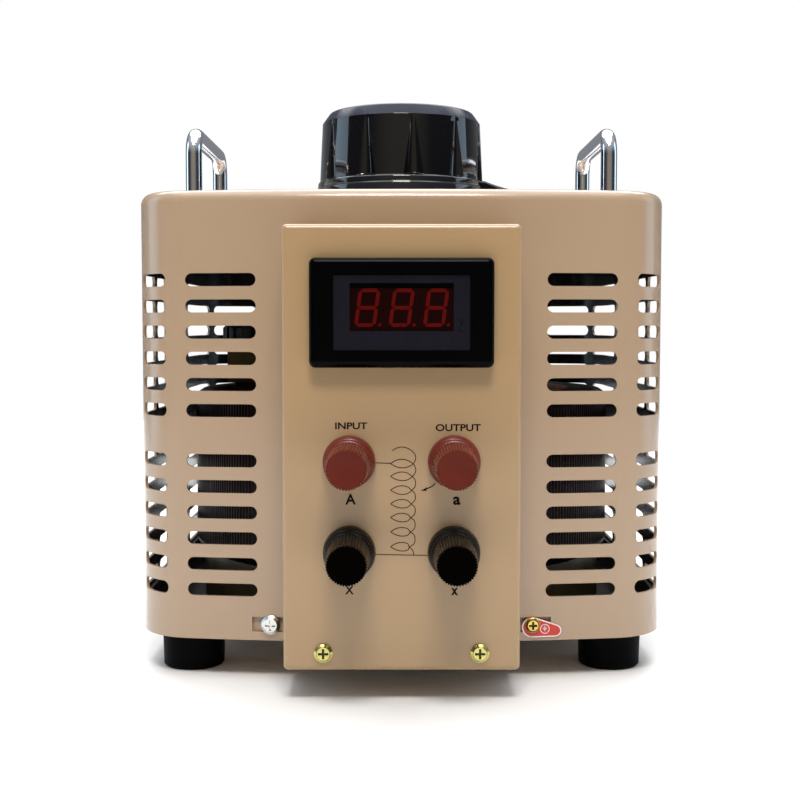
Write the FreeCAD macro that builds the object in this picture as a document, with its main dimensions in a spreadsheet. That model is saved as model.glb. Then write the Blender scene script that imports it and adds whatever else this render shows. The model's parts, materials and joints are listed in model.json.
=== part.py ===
"""Bench variable autotransformer: a louvred sheet casing round a toroid with a sweeping brush.

Millimetres, +Z up. The origin is on the floor, under the middle of the whole object.
-Y is the front with the meter and the four terminals, +X is to the right of someone facing it.
"""
import FreeCAD, Part
import math
import os
import re
import Sketcher
from FreeCAD import Placement, Rotation, Vector

doc = FreeCAD.newDocument("VariableTransformer")

# ---------------------------------------------------------------- driving dimensions
SIZES = {
    # casing and base
    "casing_width": 212, "casing_depth": 200, "casing_height": 177.2, "casing_sheet": 1.2,
    "bow_radius": 560, "corner_radius": 24, "top_edge_radius": 4.5,
    "tray_height": 16, "tray_sheet": 1.5, "tray_gap": 0.3,
    "slot_height": 5.1, "slot_pitch": 10.25, "slot_rows": 6,
    "upper_slot_z": 158.1, "lower_slot_z": 87.1,
    "front_slot_start": 56.8, "front_slot_length": 28,
    "front_corner_start": 27.3, "front_corner_end": 68,
    "side_slot_length": 22, "side_slot_pitch": 26, "side_slot_count": 4,
    "side_slot_offset": 28, "side_corner_end": 31,
    "rear_slot_length": 28, "rear_slot_strip": 7.5, "rear_corner_start": 40,
    "rear_corner_tail": 7.5,
    "wire_hole_x": 33, "wire_hole_z": 73.5, "wire_hole_radius": 10,
    "notch_height": 5.9, "notch_inner": 40, "notch_outer": 59,
    # feet
    "foot_height": 16, "foot_top_radius": 12.8, "foot_bottom_radius": 12.4,
    "foot_inset": 19.8, "foot_spacing": 142, "foot_bore_radius": 5.5, "foot_bore_depth": 8,
    # front panel and its brackets
    "panel_width": 88, "panel_height": 165, "panel_bottom": 12.2, "panel_stand_off": 28,
    "panel_sheet": 1.5, "panel_bend_radius": 2, "panel_gap": 0.3,
    "bracket_sheet": 1.5, "foot_bracket_width": 72, "foot_bracket_tongue": 20,
    "foot_bracket_lip": 11, "top_bracket_width": 50, "top_bracket_lip": 14,
    "top_bracket_reach": 22,
    # carrying handles
    "handle_inset": 16.5, "handle_span": 80, "handle_rod_radius": 3.5, "handle_rise": 32.8,
    "handle_bend_radius": 9, "handle_stud_radius": 2.9, "handle_stud_length": 9,
    "handle_nut_radius": 5.8, "handle_nut_height": 4.5,
    # screws
    "panel_screw_x": 29, "panel_screw_z": 19, "panel_screw_head": 3.5,
    "casing_screw_x": 51.5, "casing_screw_z": 22.4, "casing_screw_head": 3.8,
    "earth_screw_head": 3, "screw_head_height": 2, "screw_shank_radius": 1.9,
    "screw_length": 7, "screw_recess_width": 0.9, "screw_recess_depth": 1.1,
    "screw_hole_clearance": 0.1, "leaning_screw_clearance": 0.5,
    "earth_label_sheet": 0.4, "label_drop": 1, "label_reach": 9.3, "label_fall": 1.5,
    "label_large_radius": 4.1, "label_small_radius": 2.5,
    # shaft, dial and knob
    "shaft_radius": 6, "shaft_running_gap": 0.05, "shaft_bottom": 24,
    "dial_radius": 72, "dial_sheet": 0.8, "dial_hole_radius": 9, "dial_lift": 2.3,
    "knob_base_radius": 38.5, "knob_top_radius": 36, "knob_skirt_height": 6.6,
    "knob_ring_height": 3, "knob_grip_height": 27, "knob_bevel": 3.5,
    "knob_cavity_radius": 33, "knob_cavity_height": 12, "knob_boss_radius": 11,
    "knob_flutes": 11, "flute_bottom_radius": 4.6, "flute_top_radius": 2.4,
    "pointer_reach": 58, "pointer_root_width": 30, "pointer_tip_width": 5,
    "pointer_height": 12.5, "pointer_tip_height": 4.5,
    "shaft_in_knob": 24, "grub_lift": 12, "grub_radius": 2.5, "grub_length": 6,
    "stop_pin_radius": 2.5, "stop_pin_offset": 28, "stop_pin_rise": 8,
    "stop_head_radius": 4.5, "stop_head_height": 2.5, "stop_gap_angle": 20,
    "stop_clearance": 0.3,
    # core, winding and their clamp
    "winding_radius": 94.5, "winding_bore": 50, "winding_bottom": 40, "winding_height": 72,
    "winding_wall": 4, "winding_round": 5, "winding_arc": 344,
    "cheek_thickness": 1.7, "cheek_clearance": 0.3,
    "insulator_outer": 91, "insulator_inner": 60,
    "tube_radius": 13, "tube_bore": 9, "tube_top": 104, "tube_flange_radius": 44,
    "tube_flange_thickness": 5,
    "bush_length": 12, "bush_seat_gap": 0.02,
    "clamp_radius": 60, "clamp_dish_radius": 48.5, "clamp_dish_depth": 12,
    "clamp_sheet": 2, "clamp_web": 3, "clamp_bore_gap": 0.4,
    "clamp_bolt_circle": 36, "clamp_bolt_radius": 3, "clamp_bolt_head": 5.8,
    "clamp_bolt_head_height": 4, "clamp_bolt_gap": 0.3, "clamp_nut_height": 5,
    # brush gear
    "disc_holder_gap": 3.85, "disc_thickness": 2.5, "disc_lift": 4, "hub_radius": 13,
    "hub_flange_radius": 18, "hub_flange_height": 2.5, "hub_rise": 18,
    "hub_sleeve_radius": 10, "hub_seat_gap": 0.3,
    "brush_radius": 72, "brush_length": 10, "brush_width": 8, "brush_height": 10,
    "brush_slide_gap": 0.15, "brush_track_gap": 0.1,
    "holder_wall": 3, "holder_lift": 2, "holder_height": 14, "holder_arm_inner": 40,
    "holder_arm_width": 18, "holder_arm_sheet": 2.5,
    "cap_radius": 11, "cap_height": 13, "cap_bore": 4.2, "cap_roof": 2.5,
    "cap_ribs": 16, "cap_rib_gap_width": 1.8, "cap_rib_gap_depth": 1.5,
    "spring_outer": 3.6, "spring_inner": 2.8,
    # voltmeter
    "meter_z": 144.8, "bezel_width": 67.2, "bezel_height": 39.9, "bezel_thickness": 6,
    "bezel_round": 2.4, "face_width": 49.8, "face_height": 27.6, "face_recess": 2,
    "barrel_width": 61, "barrel_height": 33, "barrel_depth": 21, "barrel_wall": 2,
    "barrel_gap": 0.3, "window_thickness": 1.2, "window_gap": 0.15,
    "led_width": 37.6, "led_height": 17.8, "led_depth": 7, "led_gap": 0.2,
    "board_thickness": 1.6, "board_gap": 0.4,
    "transformer_length": 16, "transformer_depth": 10, "transformer_height": 14,
    "transformer_offset": 24,
    "terminal_length": 20, "terminal_depth": 8, "terminal_height": 8, "terminal_offset": 4,
    "terminal_drop": 10, "clip_length": 11, "clip_width": 8, "clip_thickness": 1.4,
    # terminals
    "post_x": 19.3, "upper_post_z": 90.2, "lower_post_z": 56.7,
    "collar_radius": 9.75, "collar_front_radius": 9.1, "collar_thickness": 5,
    "spigot_radius": 5.5, "spigot_gap": 0.15,
    "stud_radius": 3, "stud_gap": 0.08, "stud_rear": 14, "stud_in_cap": 14,
    "washer_radius": 7, "washer_thickness": 1.2,
    "cap_base_radius": 8.6, "cap_base_length": 2, "cap_waist_radius": 8.1,
    "cap_front_radius": 7.1, "cap_length": 21.8, "cap_bore_depth": 16.5,
    "cap_edge": 0.5,
    "insulator_radius": 8, "insulator_thickness": 3,
    "post_nut_radius": 5.8, "post_nut_height": 3.4, "tag_thickness": 0.8,
    "tag_radius": 5.2, "tag_tail": 12, "tag_tail_width": 5,
    # internal leads
    "lead_radius": 1.4, "lead_gap": 0.4, "brush_lead_z": 20, "tap_gap": 0.3,
}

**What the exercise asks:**
Print, please, the lines from the first line of the material through the line that contains "from FreeCAD import", exactly as written and with nothing added.

**Correct output:**
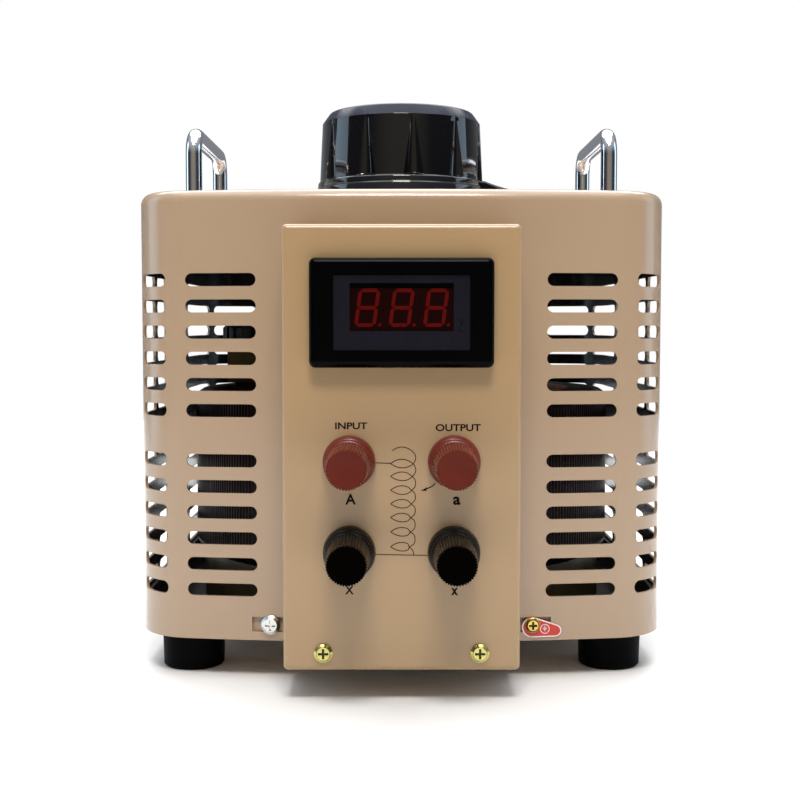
Write the FreeCAD macro that builds the object in this picture as a document, with its main dimensions in a spreadsheet. That model is saved as model.glb. Then write the Blender scene script that imports it and adds whatever else this render shows. The model's parts, materials and joints are listed in model.json.
=== part.py ===
"""Bench variable autotransformer: a louvred sheet casing round a toroid with a sweeping brush.

Millimetres, +Z up. The origin is on the floor, under the middle of the whole object.
-Y is the front with the meter and the four terminals, +X is to the right of someone facing it.
"""
import FreeCAD, Part
import math
import os
import re
import Sketcher
from FreeCAD import Placement, Rotation, Vector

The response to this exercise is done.